___ Supplied material ___

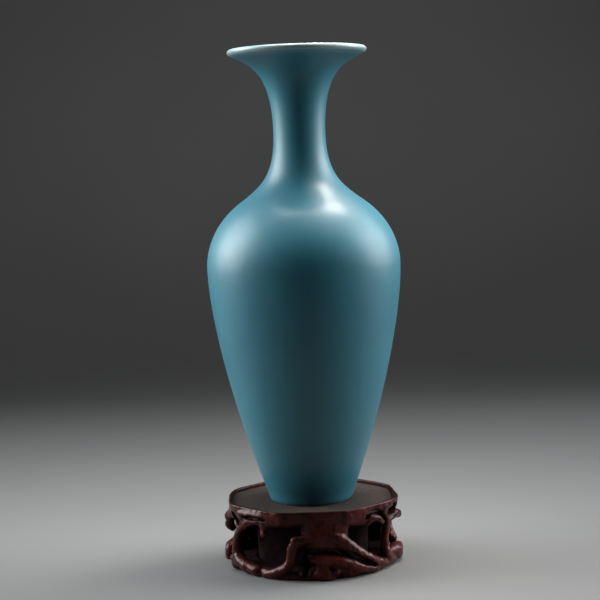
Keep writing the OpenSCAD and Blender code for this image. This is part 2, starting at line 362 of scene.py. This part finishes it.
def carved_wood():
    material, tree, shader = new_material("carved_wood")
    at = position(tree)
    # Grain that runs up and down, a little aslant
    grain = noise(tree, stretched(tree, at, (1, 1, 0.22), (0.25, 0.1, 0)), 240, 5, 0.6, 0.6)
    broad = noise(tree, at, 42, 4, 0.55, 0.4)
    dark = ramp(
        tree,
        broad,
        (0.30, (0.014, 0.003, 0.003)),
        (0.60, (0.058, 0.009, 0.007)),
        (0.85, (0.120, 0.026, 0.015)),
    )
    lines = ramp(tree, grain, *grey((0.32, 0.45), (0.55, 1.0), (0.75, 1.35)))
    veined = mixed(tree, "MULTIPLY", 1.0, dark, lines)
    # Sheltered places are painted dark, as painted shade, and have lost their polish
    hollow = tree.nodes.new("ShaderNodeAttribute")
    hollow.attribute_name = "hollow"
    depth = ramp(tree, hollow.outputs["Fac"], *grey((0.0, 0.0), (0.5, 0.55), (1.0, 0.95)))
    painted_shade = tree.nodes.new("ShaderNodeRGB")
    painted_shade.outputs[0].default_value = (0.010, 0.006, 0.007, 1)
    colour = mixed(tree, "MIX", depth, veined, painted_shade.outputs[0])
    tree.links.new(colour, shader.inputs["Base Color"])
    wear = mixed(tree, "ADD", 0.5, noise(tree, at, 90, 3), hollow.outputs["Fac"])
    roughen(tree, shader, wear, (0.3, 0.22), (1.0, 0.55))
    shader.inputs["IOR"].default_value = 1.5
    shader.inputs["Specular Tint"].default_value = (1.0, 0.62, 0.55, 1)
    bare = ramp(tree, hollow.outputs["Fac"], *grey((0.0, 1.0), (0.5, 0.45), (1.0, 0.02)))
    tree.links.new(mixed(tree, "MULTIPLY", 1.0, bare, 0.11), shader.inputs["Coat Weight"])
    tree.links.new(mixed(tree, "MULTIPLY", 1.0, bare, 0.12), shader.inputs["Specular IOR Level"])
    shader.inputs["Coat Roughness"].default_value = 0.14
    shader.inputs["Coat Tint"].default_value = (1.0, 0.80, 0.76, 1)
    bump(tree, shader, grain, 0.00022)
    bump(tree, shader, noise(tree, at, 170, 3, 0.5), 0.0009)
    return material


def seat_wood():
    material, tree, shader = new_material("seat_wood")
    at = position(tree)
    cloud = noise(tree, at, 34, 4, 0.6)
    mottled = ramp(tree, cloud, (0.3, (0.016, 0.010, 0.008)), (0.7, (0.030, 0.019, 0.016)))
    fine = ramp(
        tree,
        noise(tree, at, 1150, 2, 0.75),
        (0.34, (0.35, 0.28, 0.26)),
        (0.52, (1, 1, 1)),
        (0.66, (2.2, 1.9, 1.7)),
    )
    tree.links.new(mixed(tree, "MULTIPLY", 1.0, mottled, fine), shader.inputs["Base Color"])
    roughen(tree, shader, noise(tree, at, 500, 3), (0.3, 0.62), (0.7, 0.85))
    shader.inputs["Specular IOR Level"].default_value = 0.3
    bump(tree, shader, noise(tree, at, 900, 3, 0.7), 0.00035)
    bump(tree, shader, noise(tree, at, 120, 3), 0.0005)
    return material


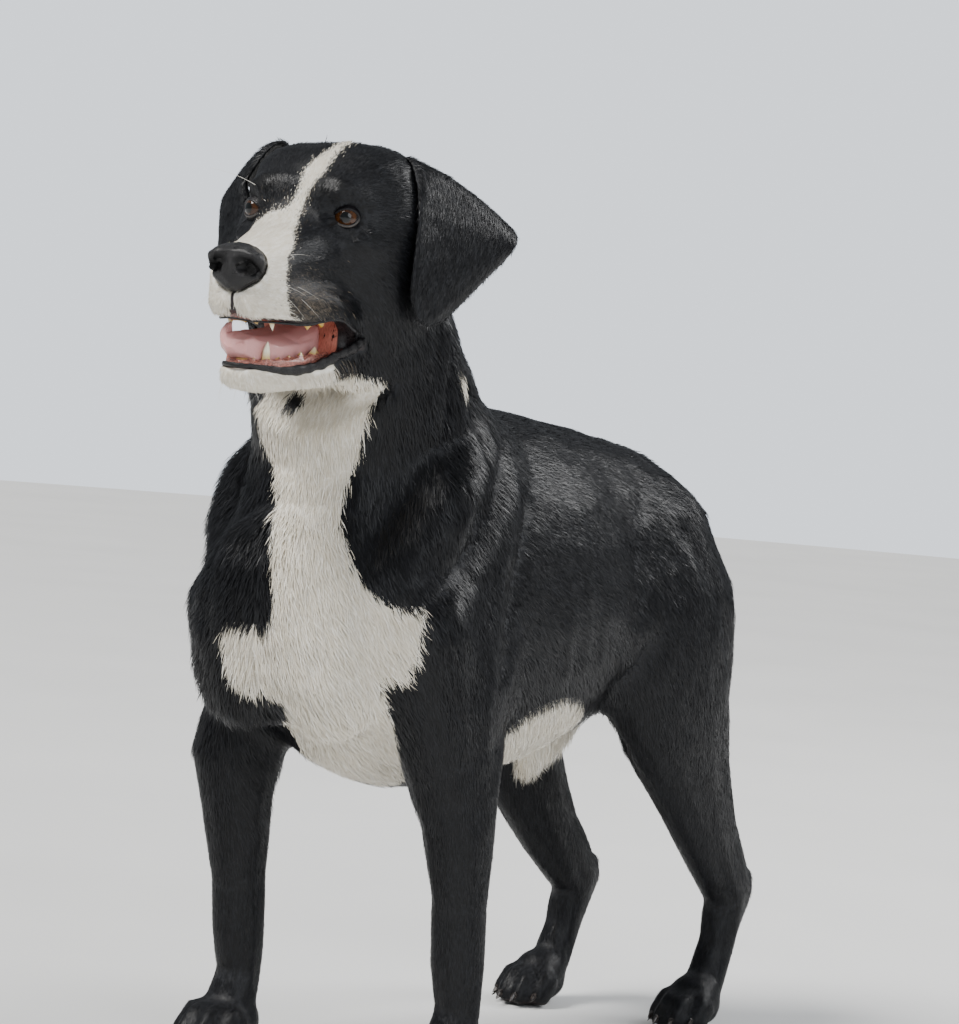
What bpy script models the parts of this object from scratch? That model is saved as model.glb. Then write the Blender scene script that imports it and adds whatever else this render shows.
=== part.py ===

___

**What is expected:** Reproduce all of the data exactly as given.

**Written reply:**
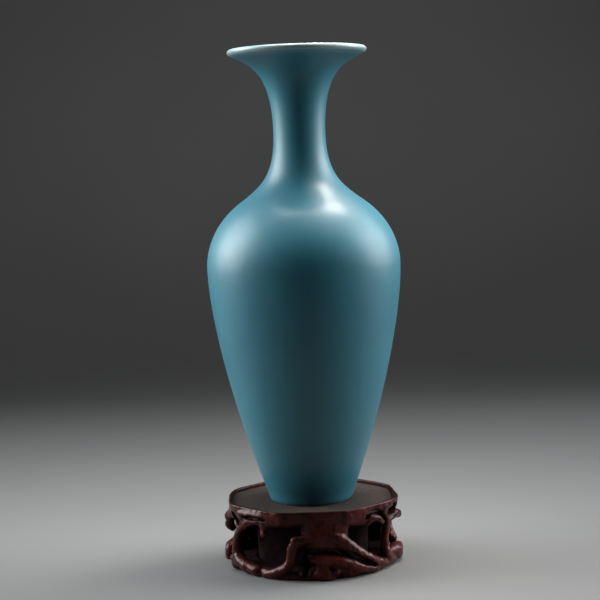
Keep writing the OpenSCAD and Blender code for this image. This is part 2, starting at line 362 of scene.py. This part finishes it.
def carved_wood():
    material, tree, shader = new_material("carved_wood")
    at = position(tree)
    # Grain that runs up and down, a little aslant
    grain = noise(tree, stretched(tree, at, (1, 1, 0.22), (0.25, 0.1, 0)), 240, 5, 0.6, 0.6)
    broad = noise(tree, at, 42, 4, 0.55, 0.4)
    dark = ramp(
        tree,
        broad,
        (0.30, (0.014, 0.003, 0.003)),
        (0.60, (0.058, 0.009, 0.007)),
        (0.85, (0.120, 0.026, 0.015)),
    )
    lines = ramp(tree, grain, *grey((0.32, 0.45), (0.55, 1.0), (0.75, 1.35)))
    veined = mixed(tree, "MULTIPLY", 1.0, dark, lines)
    # Sheltered places are painted dark, as painted shade, and have lost their polish
    hollow = tree.nodes.new("ShaderNodeAttribute")
    hollow.attribute_name = "hollow"
    depth = ramp(tree, hollow.outputs["Fac"], *grey((0.0, 0.0), (0.5, 0.55), (1.0, 0.95)))
    painted_shade = tree.nodes.new("ShaderNodeRGB")
    painted_shade.outputs[0].default_value = (0.010, 0.006, 0.007, 1)
    colour = mixed(tree, "MIX", depth, veined, painted_shade.outputs[0])
    tree.links.new(colour, shader.inputs["Base Color"])
    wear = mixed(tree, "ADD", 0.5, noise(tree, at, 90, 3), hollow.outputs["Fac"])
    roughen(tree, shader, wear, (0.3, 0.22), (1.0, 0.55))
    shader.inputs["IOR"].default_value = 1.5
    shader.inputs["Specular Tint"].default_value = (1.0, 0.62, 0.55, 1)
    bare = ramp(tree, hollow.outputs["Fac"], *grey((0.0, 1.0), (0.5, 0.45), (1.0, 0.02)))
    tree.links.new(mixed(tree, "MULTIPLY", 1.0, bare, 0.11), shader.inputs["Coat Weight"])
    tree.links.new(mixed(tree, "MULTIPLY", 1.0, bare, 0.12), shader.inputs["Specular IOR Level"])
    shader.inputs["Coat Roughness"].default_value = 0.14
    shader.inputs["Coat Tint"].default_value = (1.0, 0.80, 0.76, 1)
    bump(tree, shader, grain, 0.00022)
    bump(tree, shader, noise(tree, at, 170, 3, 0.5), 0.0009)
    return material


def seat_wood():
    material, tree, shader = new_material("seat_wood")
    at = position(tree)
    cloud = noise(tree, at, 34, 4, 0.6)
    mottled = ramp(tree, cloud, (0.3, (0.016, 0.010, 0.008)), (0.7, (0.030, 0.019, 0.016)))
    fine = ramp(
        tree,
        noise(tree, at, 1150, 2, 0.75),
        (0.34, (0.35, 0.28, 0.26)),
        (0.52, (1, 1, 1)),
        (0.66, (2.2, 1.9, 1.7)),
    )
    tree.links.new(mixed(tree, "MULTIPLY", 1.0, mottled, fine), shader.inputs["Base Color"])
    roughen(tree, shader, noise(tree, at, 500, 3), (0.3, 0.62), (0.7, 0.85))
    shader.inputs["Specular IOR Level"].default_value = 0.3
    bump(tree, shader, noise(tree, at, 900, 3, 0.7), 0.00035)
    bump(tree, shader, noise(tree, at, 120, 3), 0.0005)
    return material


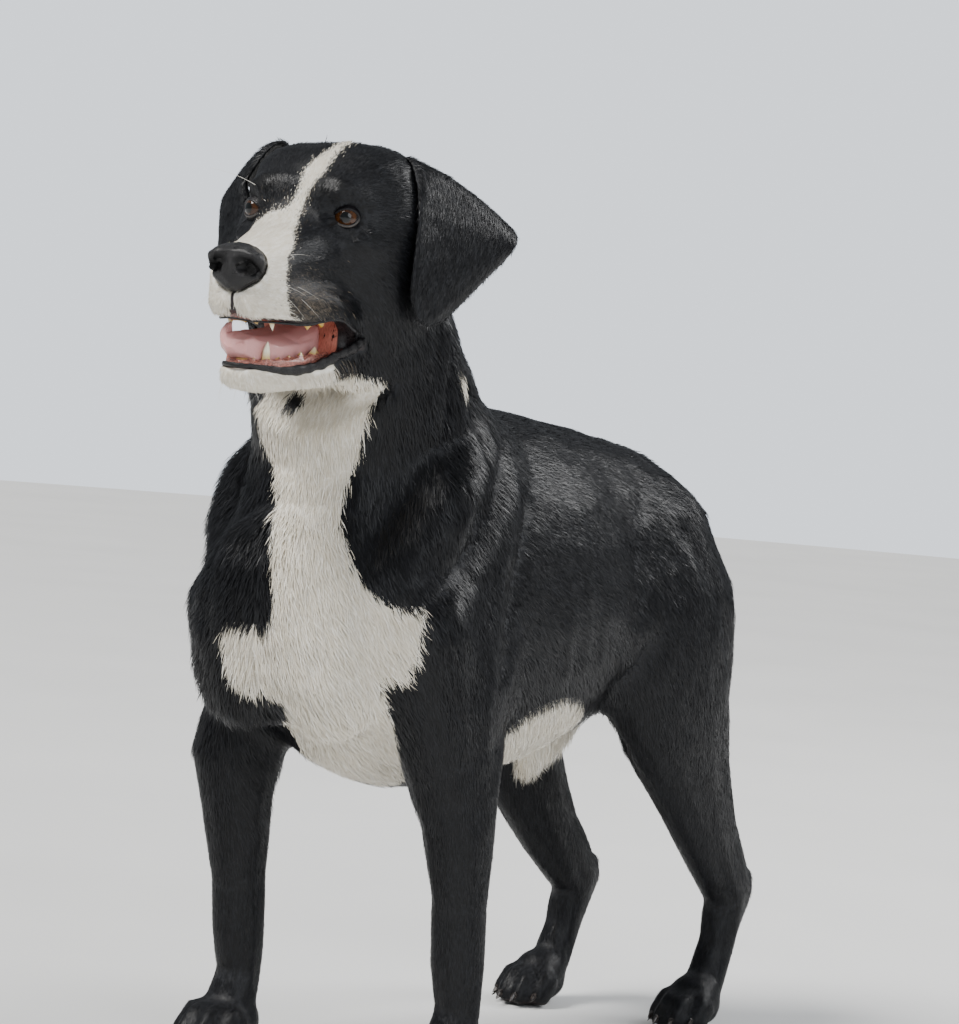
What bpy script models the parts of this object from scratch? That model is saved as model.glb. Then write the Blender scene script that imports it and adds whatever else this render shows.
=== part.py ===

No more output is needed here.